But here is the awkward bit for National. It campaigned against all of this. It told voters the machine was bloated, lazy, wasteful and out of touch. It promised to deal with it. Act wanted 15,000 jobs gone. National talked big about discipline. Ministers arrived in Wellington with all the usual language about reform, efficiency and common sense.

And now, three years later, we are being sold the same promise again.

That is not a bold new agenda. That is a rerun. Worse, it is a confession. If the government now needs to “double down”, the obvious question is this: where was the first down? When did the serious cutting begin? Where are the merged ministries? Where is the smaller state? Where is the spending restraint voters were told was urgent?

The truth is ugly but simple. Cutting bureaucracy is easy in opposition and painful in government. Departments fight back. Unions fight back. Officials protect their territory. Ministers discover they quite like having advisers, briefings, teams and layers of people around them. The machine absorbs the political attack, waits it out, then carries on.

That is why voters are entitled to be sceptical.
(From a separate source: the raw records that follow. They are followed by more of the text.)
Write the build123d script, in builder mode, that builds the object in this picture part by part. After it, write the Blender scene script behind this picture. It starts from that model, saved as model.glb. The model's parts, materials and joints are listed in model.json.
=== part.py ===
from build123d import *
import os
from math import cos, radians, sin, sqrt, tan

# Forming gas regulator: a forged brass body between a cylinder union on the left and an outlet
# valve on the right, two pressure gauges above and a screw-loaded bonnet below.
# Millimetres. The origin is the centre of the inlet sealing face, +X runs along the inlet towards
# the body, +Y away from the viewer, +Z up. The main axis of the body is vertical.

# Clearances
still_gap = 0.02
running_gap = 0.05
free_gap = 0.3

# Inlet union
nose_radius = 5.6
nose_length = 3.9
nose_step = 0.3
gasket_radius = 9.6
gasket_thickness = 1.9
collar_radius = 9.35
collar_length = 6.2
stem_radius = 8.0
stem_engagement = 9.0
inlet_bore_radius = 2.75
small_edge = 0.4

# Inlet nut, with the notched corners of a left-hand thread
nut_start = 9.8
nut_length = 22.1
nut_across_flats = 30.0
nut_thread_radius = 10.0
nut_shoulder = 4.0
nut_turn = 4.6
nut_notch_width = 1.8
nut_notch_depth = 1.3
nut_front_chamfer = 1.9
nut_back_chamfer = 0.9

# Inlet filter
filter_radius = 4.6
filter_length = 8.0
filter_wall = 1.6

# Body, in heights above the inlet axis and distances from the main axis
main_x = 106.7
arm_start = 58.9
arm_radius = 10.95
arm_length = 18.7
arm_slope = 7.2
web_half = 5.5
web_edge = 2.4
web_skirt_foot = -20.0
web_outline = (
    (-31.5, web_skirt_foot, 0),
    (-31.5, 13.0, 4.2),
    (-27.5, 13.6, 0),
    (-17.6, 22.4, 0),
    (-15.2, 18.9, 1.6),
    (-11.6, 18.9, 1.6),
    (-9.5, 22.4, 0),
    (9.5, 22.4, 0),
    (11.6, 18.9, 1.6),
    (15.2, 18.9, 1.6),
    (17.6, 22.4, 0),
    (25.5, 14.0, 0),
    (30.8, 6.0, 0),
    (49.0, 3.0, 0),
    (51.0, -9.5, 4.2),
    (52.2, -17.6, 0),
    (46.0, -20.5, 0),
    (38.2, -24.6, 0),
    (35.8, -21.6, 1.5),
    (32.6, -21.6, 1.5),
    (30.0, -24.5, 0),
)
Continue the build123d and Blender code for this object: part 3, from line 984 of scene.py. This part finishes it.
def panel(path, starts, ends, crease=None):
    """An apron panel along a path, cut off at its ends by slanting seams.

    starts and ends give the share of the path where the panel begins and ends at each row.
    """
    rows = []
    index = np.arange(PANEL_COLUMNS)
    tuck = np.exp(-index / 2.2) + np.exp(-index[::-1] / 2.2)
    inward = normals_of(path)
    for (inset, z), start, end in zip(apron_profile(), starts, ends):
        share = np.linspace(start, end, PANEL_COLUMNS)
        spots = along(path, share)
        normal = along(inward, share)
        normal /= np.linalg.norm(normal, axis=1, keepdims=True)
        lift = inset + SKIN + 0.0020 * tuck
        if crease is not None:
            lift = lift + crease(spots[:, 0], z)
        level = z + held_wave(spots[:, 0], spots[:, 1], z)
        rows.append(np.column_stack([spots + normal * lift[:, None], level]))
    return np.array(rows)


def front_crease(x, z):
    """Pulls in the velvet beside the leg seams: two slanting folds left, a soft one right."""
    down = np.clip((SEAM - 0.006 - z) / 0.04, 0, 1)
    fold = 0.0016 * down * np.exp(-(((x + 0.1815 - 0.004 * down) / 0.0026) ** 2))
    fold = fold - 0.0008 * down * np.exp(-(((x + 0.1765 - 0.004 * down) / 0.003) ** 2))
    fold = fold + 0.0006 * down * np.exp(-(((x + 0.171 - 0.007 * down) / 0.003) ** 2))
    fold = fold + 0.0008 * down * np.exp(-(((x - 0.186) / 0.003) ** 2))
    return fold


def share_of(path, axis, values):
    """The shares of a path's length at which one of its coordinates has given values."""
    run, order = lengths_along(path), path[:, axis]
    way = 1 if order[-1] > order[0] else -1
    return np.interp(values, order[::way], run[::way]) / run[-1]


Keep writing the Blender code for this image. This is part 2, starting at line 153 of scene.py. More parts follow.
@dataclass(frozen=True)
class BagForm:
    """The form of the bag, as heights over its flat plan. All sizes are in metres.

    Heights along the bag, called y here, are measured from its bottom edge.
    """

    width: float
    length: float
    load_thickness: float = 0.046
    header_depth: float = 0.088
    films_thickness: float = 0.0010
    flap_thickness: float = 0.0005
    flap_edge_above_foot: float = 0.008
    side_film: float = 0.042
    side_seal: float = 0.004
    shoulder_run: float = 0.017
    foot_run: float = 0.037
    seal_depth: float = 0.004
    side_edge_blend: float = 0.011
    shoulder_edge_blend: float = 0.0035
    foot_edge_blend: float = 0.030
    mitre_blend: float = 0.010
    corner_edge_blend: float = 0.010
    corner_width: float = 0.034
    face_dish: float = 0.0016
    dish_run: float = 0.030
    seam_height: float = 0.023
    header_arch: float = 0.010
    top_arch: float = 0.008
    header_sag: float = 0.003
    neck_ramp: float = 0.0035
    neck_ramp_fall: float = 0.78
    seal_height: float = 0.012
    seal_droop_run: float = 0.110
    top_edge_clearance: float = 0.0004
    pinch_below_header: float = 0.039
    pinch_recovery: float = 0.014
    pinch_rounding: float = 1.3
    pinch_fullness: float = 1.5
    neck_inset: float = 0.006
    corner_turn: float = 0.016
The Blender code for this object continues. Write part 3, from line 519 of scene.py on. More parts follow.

Nicola Willis now wants the public service back under 60,000, possibly closer to 55,000 by 2029. Good. It should happen. But why should anyone believe it will, when the first promise barely made a dent?

This is not some abstract Wellington numbers game. Households have been smashed by inflation, interest rates, rates bills, insurance, groceries and petrol. Businesses have laid people off. Families have cut spending. The productive economy has had to adjust because reality forced it to. Government should not be exempt from that same reality.

New Zealand cannot afford an endlessly growing bureaucracy sitting on top of a struggling productive sector. We cannot keep pretending more officials automatically means better services. Too often it just means more process, more strategy papers, more managers, more consultation, more communications staff, and no obvious improvement for the people paying the bills.

But National has created its own trap. If it cuts lightly, voters will see weakness. If it cuts deeply, opponents will accuse it of gutting services. That is politics. Tough. They asked for this job. They campaigned on this very issue.

The public has heard enough speeches. Until headcounts fall, ministries merge and spending is genuinely restrained, this is just another Wellington performance.

National promised a smaller state. Now it needs to deliver one, not re-announce it.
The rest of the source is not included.